McDonald’s will now require chicken suppliers, including Tyson and Cargill, to treat animals more humanely at slaughter. “Birds sold to the chain ... no longer will be shocked, shackled by the feet to conveyors and have their throats slit ...,” says The Los Angeles Times. “Such methods can leave chickens fully conscious when they are slaughtered.”
A coalition of consumer, free speech and animal rights groups filed suit in federal court in Des Moines to challenge the constitutionality of Iowa's "ag gag" law, enacted in 2012. Iowa is the No. 1 state for hog and egg production and the largest target yet by campaigners against state laws that criminalize undercover employment on farms and at packing plants.
Animal welfare activists, led by the Humane Society of the United States, have filed papers in California to introduce an initiative that would make all eggs cage-free in the state by 2022.
Siding with animal-rights activists, U.S. district judge Robert Shelby ruled that Utah's so-called "ag gag" law is an unconstitutional violation of the right of free speech, said the Salt Lake Tribune. Legislators in a variety of states have pursued the laws, which prohibit surreptitious recording of farming practices, following graphic accounts of mistreatment of livestock.
Years in development, the animal welfare rule for organic farming, issued in the final days of the Obama administration, will take effect at least 60 days later — May 19 — than planned due to the Trump administration freeze on new regulations, said USDA. The Organic Trade Association (OTA) urged the government "to avoid further delays and allow this new effective date to stand."
After USDA removed investigation files from its website on some 9,000 animal facilities, including circuses, dog breeding operations and scientific labs, animal rights activists are crying foul, says the Humane Society of the United States. The society notified USDA that it would re-open a similar public access lawsuit it filed and won in 2005 if the agency doesn't immediately bring the documents back online.
The USDA wrapped up months of work on animal welfare rules for organic producers today by releasing the regulation two days before the end of the Obama administration.
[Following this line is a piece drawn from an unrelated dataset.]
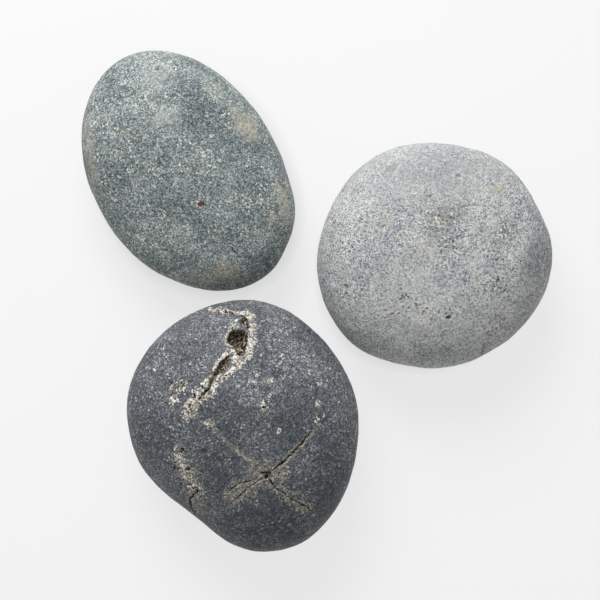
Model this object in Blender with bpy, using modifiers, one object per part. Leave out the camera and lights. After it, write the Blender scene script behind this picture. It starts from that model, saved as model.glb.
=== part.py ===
"""Three natural river rocks: a green oval stone, a pale round stone and a dark cracked stone.

Each stone is one solid piece of water-worn rock, standing on a small flat of its own underside.
The origin is on the resting plane, in the middle of the set. +Z is up, and +Y is the set's longer side.
"""

import math

import bmesh
import bpy
from mathutils import Vector

MM = 0.001

# Lengths are in millimetres and directions in degrees, counter-clockwise from +X.

# Cells along each edge of the cube that is blown up into a stone, before it is subdivided once.
CAGE_CELLS = 9
# Subdividing a round cage draws it in a little, so the cage is drawn larger by as much.
CAGE_GROWTH = 3.0 / (2.0 + math.cos(math.radians(90.0 / CAGE_CELLS)))

# The resting plane cuts this much off the underside of every stone, which leaves its flat foot.
FOOT_CUT = 0.3

# The block that makes that cut reaches this far past the stones, and is this thick.
CUTTER_MARGIN = 10.0

# Faces around and between the ends of the egg-shaped cutter that hollows out a pit.
PIT_SEGMENTS = 16
PIT_RINGS = 10

# The outline seen from above is an ellipse of half_length and half_width, turned by turn, and swells
# push it out or in: (azimuth, push, spread). knuckles do the same to the skin between the waist and the
# summit or the foot: (azimuth, elevation, push, spread).
# The widest section is at the height waist, and lean (azimuth, rise) tips it up to one side.
# A fullness above 2 makes a section squarer than an ellipse. summit is the top of the dome, measured
# from the middle of the stone, and pits are (azimuth, elevation, length, width, depth, turn).
STONES = {
    "green_oval_stone": {
        "middle": (-39.3, 39.3),
        "half_length": 38.8,
        "half_width": 29.0,
        "turn": 118.7,
        "swells": (
            (136, 2.1, 48),
            (268, -1.4, 18),
            (337, 1.8, 11),
            (311, 1.3, 9),
            (73, -1.0, 20),
            (34, -1.5, 33),
        ),
        "knuckles": (
            (115, 48, 0.8, 24),
            (325, 42, 0.9, 22),
            (215, 40, -0.7, 26),
            (40, -35, 1.0, 25),
            (200, -40, -0.8, 24),
        ),
        "thickness": 27.0,
        "waist": 12.6,
        "lean": (125, 1.2),
        "fullness_above": 2.3,
        "fullness_below": 2.2,
        "summit": (-2.5, 3.0),
        "pits": (),
        "colour": (0.235, 0.268, 0.256),
        "roughness": 0.85,
    },
    "pale_round_stone": {
        "middle": (35.4, 13.6),
        "half_length": 36.3,
        "half_width": 33.3,
        "turn": 36.0,
        "swells": (
            (355, 1.7, 48),
            (26, -2.0, 17),
            (50, -0.5, 27),
            (124, 2.3, 34),
            (254, -1.7, 16),
        ),
        "knuckles": (
            (28, 40, -1.1, 24),
            (140, 48, 1.0, 26),
            (265, 42, 0.8, 24),
            (80, -38, -1.0, 24),
            (230, -36, 1.2, 26),
        ),
        "thickness": 34.0,
        "waist": 15.5,
        "lean": (75, 1.5),
        "fullness_above": 2.25,
        "fullness_below": 2.2,
        "summit": (-3.0, 2.0),
        "pits": (),
        "colour": (0.372, 0.384, 0.374),
        "roughness": 0.88,
    },
    "dark_cracked_stone": {
        "middle": (-22.0, -37.5),
        "half_length": 37.7,
        "half_width": 33.6,
        "turn": 141.8,
        "swells": (
            (81, 3.7, 34),
            (236, -2.4, 27),
            (272, 3.4, 17),
            (297, 2.8, 15),
            (346, -2.4, 22),
        ),
        "knuckles": (
            (212, 28, -1.2, 18),
            (25, 46, 1.0, 24),
            (285, 40, 1.1, 24),
            (155, 44, 0.9, 22),
            (120, -38, -1.0, 24),
            (330, -36, 1.1, 26),
        ),
        "thickness": 36.0,
        "waist": 16.5,
        "lean": (60, 1.0),
        "fullness_above": 2.2,
        "fullness_below": 2.2,
        "summit": (2.0, -2.0),
        "pits": ((94, 45, 8.4, 6.2, 2.6, 70),),
        "colour": (0.139, 0.144, 0.148),
        "roughness": 0.8,
    },
}


def toward(azimuth, elevation):
    """The unit direction at an azimuth and an elevation in degrees."""
    around = math.radians(azimuth)
    up = math.radians(elevation)
    return Vector((math.cos(up) * math.cos(around), math.cos(up) * math.sin(around), math.sin(up)))


def hump(height, away, spread):
    """A smooth rise of that height, which dies away over the spread."""
    return height * math.exp(-((away / spread) ** 2))


def outline_radius(stone, azimuth):
    """How far the outline is from the stone's middle at an azimuth in degrees."""
    angle = math.radians(azimuth - stone["turn"])
    along = math.cos(angle) / stone["half_length"]
    across = math.sin(angle) / stone["half_width"]
    radius = 1.0 / math.hypot(along, across)
    for swell_azimuth, push, spread in stone["swells"]:
        away = (azimuth - swell_azimuth + 180.0) % 360.0 - 180.0
        radius += hump(push, away, spread)
    return radius


def knuckle_height(stone, direction):
    """How far the stone's knuckles push its skin out in one direction."""
    height = 0.0
    for azimuth, elevation, push, spread in stone["knuckles"]:
        away = math.degrees(direction.angle(toward(azimuth, elevation)))
        height += hump(push, away, spread)
    return height


def on_skin(stone, direction):
    """The point of the stone's skin in one direction from its middle, with z from the resting plane."""
    flat = math.hypot(direction.x, direction.y)
    azimuth = math.degrees(math.atan2(direction.y, direction.x))
    upper = direction.z > 0.0
    fullness = stone["fullness_above"] if upper else stone["fullness_below"]
    height = stone["thickness"] - stone["waist"] if upper else stone["waist"] + FOOT_CUT
    size = (flat**fullness + abs(direction.z) ** fullness) ** (-1.0 / fullness)
    out = flat * size
    up = direction.z * size

    skin = toward(azimuth, 0.0) * outline_radius(stone, azimuth) * out
    lean_azimuth, rise = stone["lean"]
    skin.z = height * up + rise * out * math.cos(math.radians(azimuth - lean_azimuth))
    skin += direction * knuckle_height(stone, direction)
    if upper:
        skin.xy += Vector(stone["summit"]) * up * up
    return skin + Vector((0.0, 0.0, stone["waist"]))


def collection_named(name):
    group = bpy.data.collections.new(name)
    bpy.context.scene.collection.children.link(group)
    return group


def object_from(mesh_builder, name, group):
    """A new object holding the mesh that a bmesh makes, in one collection."""
    mesh = bpy.data.meshes.new(name)
    mesh_builder.to_mesh(mesh)
    mesh_builder.free()
    made = bpy.data.objects.new(name, mesh)
    group.objects.link(made)
    return made


def rock_material(name, stone):
    material = bpy.data.materials.new(name)
    material.use_nodes = True
    shader = material.node_tree.nodes["Principled BSDF"]
    shader.inputs["Base Color"].default_value = (*stone["colour"], 1.0)
    shader.inputs["Roughness"].default_value = stone["roughness"]
    shader.inputs["Metallic"].default_value = 0.0
    material.diffuse_color = (*stone["colour"], 1.0)
    return material


def stone_cage(stone):
    """A divided cube blown up to the stone's form, in metres, with cells of about the same angle."""
    cage = bmesh.new()
    bmesh.ops.create_cube(cage, size=2.0)
    bmesh.ops.subdivide_edges(cage, edges=cage.edges[:], cuts=CAGE_CELLS - 1, use_grid_fill=True)
    centre = Vector((0.0, 0.0, stone["waist"]))
    for vertex in cage.verts:
        even = Vector(math.tan(share * math.pi / 4.0) for share in vertex.co)
        skin = on_skin(stone, even.normalized()) - centre
        vertex.co = (centre + skin * CAGE_GROWTH) * MM
    return cage


def pit_cutter(stone, pit, name, group):
    """An egg-shaped cutter, half sunk in the skin, whose lower half is the pit's hollow."""
    azimuth, elevation, length, width, depth, turn = pit
    direction = toward(azimuth, elevation)
    shape = bmesh.new()
    bmesh.ops.create_uvsphere(shape, u_segments=PIT_SEGMENTS, v_segments=PIT_RINGS, radius=1.0)
    bmesh.ops.scale(shape, verts=shape.verts, vec=Vector((length / 2.0, width / 2.0, depth)) * MM)
    cutter = object_from(shape, name, group)
    cutter.location = on_skin(stone, direction) * MM
    cutter.rotation_euler = (0.0, 0.0, math.radians(turn))
    return cutter


def ground_cutter(group):
    """A block with its top on the resting plane, which trims the underside of each stone flat."""
    reach = max(math.hypot(*stone["middle"]) + stone["half_length"] for stone in STONES.values())
    width = 2.0 * (reach + CUTTER_MARGIN)
    block = bmesh.new()
    bmesh.ops.create_cube(block, size=1.0)
    bmesh.ops.scale(block, verts=block.verts, vec=Vector((width, width, CUTTER_MARGIN)) * MM)
    bmesh.ops.translate(block, verts=block.verts, vec=Vector((0.0, 0.0, -CUTTER_MARGIN / 2.0)) * MM)
    return object_from(block, "resting_plane_cutter", group)


def cut(target, cutter):
    """Takes the cutter's shape out of the target, with a Boolean that stays on the target."""
    cutter.hide_render = True
    cutter.display_type = "WIRE"
    difference = target.modifiers.new("cut by " + cutter.name, "BOOLEAN")
    difference.operation = "DIFFERENCE"
    difference.solver = "EXACT"
    difference.object = cutter


def build_stone(name, stone, ground, stones, cutters):
    """One solid stone in its place, with its pits and its flat foot, and the cutters that go with it."""
    made = object_from(stone_cage(stone), name, stones)
    made.location = Vector((*stone["middle"], 0.0)) * MM
    made.data.materials.append(rock_material(name, stone))
    smooth = made.modifiers.new("worn smooth", "SUBSURF")
    smooth.levels = 1
    smooth.render_levels = 1
    for number, pit in enumerate(stone["pits"], 1):
        cutter = pit_cutter(stone, pit, f"{name}_pit_{number}_cutter", cutters)
        cutter.location += made.location
        cut(made, cutter)
    cut(made, ground)
    made.data.shade_smooth()
    return made


def box_middle(objects):
    """The middle, seen from above, of the box round the objects as they are with their modifiers."""
    graph = bpy.context.evaluated_depsgraph_get()
    corners = []
    for item in objects:
        shown = item.evaluated_get(graph)
        corners += [shown.matrix_world @ Vector(corner) for corner in shown.bound_box]
    low = Vector(min(corner[axis] for corner in corners) for axis in range(2))
    high = Vector(max(corner[axis] for corner in corners) for axis in range(2))
    return (low + high) / 2.0


def main():
    for item in list(bpy.data.objects):
        bpy.data.objects.remove(item)
    stones = collection_named("river_rocks")
    cutters = collection_named("cutters")
    ground = ground_cutter(cutters)
    made = [build_stone(name, stone, ground, stones, cutters) for name, stone in STONES.items()]

    # Everything hangs from one empty, which carries the middle of the set to the origin.
    bpy.context.view_layer.update()
    middle = box_middle(made)
    origin = bpy.data.objects.new("set_origin", None)
    stones.objects.link(origin)
    for item in [*stones.objects, *cutters.objects]:
        if item is not origin:
            item.parent = origin
    origin.location = (-middle.x, -middle.y, 0.0)
    bpy.context.view_layer.update()


main()
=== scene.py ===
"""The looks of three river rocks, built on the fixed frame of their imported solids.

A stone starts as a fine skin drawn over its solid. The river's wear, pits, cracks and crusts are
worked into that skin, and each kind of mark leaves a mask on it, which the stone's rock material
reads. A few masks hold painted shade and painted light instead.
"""

import math
import random

import bmesh
import bpy
import numpy as np
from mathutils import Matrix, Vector, noise
from mathutils.bvhtree import BVHTree


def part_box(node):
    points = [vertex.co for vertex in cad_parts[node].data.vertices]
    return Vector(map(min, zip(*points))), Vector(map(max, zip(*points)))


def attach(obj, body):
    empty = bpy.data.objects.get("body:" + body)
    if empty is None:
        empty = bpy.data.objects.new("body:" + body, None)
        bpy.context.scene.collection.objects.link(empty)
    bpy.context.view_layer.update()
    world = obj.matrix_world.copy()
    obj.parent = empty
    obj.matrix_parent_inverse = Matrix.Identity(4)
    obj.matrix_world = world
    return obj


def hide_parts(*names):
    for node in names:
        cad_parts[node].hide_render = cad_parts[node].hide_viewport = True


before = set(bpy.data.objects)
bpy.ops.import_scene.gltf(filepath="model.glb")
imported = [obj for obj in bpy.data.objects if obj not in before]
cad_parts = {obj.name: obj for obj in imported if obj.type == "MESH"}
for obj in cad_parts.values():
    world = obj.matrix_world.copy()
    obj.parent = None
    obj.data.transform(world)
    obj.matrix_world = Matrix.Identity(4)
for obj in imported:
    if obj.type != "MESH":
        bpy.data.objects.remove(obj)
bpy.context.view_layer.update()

MM = 0.001

# The noise that makes edges ragged starts from the clock unless it is given a seed.
RAGS_SEED = 1795019964
noise.seed_set(RAGS_SEED)

# ------------------------------------------------------------------------------------------------
# The skin of a stone
# ------------------------------------------------------------------------------------------------

# Rounds of averaging that take the solid's flat facets out of a skin.
FACET_SMOOTHING = 40

# Cells whose normals point up by more than this are on the upper side, which alone is refined.
UPPER_SIDE = 0.05

# Marks fade out down the flanks, where the normals' upward parts are between these.
FLANK_FADE = (0.0, 0.25)

# The noise on the floors of pits and the tops of crusts: its size, octaves and shift.
CRUMBS = (0.75, 3, 5.0)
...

The regulation requires that producers provide outdoor access for poultry while codifying biosecurity practices against disease spread by wild birds.
President-elect Donald Trump is considering Idaho Gov. C.L. "Butch" Otter for secretary of agriculture, despite his record — or maybe because of it — of opposing animal rights activists, says Politico. In Idaho, Otter signed the country’s toughest “ag gag” law, which carries up to a year in jail and a maximum fine $5,000 if a person is caught using a fake ID to access a farm and then film the activities there.
Oklahomans will decide on Nov. 8 whether to become the third state with a constitutional amendment guaranteeing a right to farm and ranch, a campaign whose chief target is animal-rights groups. Proponents have a 3-to-1 advantage in fundraising, says StateImpact Oklahoma, adding, "The issue has attracted more direct donations than any other ballot question, suggesting right-to-farm is high-stakes Oklahoma politics."
New technology may save billions of male chicks from an inhumane death and help hatcheries cut down on waste. “All male chicks born at egg farm hatcheries are slaughtered the day they hatch. This is typically done by shredding them alive, in what amounts to a blender,” says the Washington Post. Males are considered “useless” because they can’t mature to lay eggs and they aren’t the same breed that is raised for meat. But with huge profits at stake, egg companies are vying to be the first to change that system.
Chinese officials in Shangdong Province have ratified the country’s first government-backed recommendations for how to slaughter chickens, says the New York Times. The guidelines, which were are not mandatory, are both an attempt to quell activists’ concerns and corner the export poultry market, which increasingly calls for more humane animal production.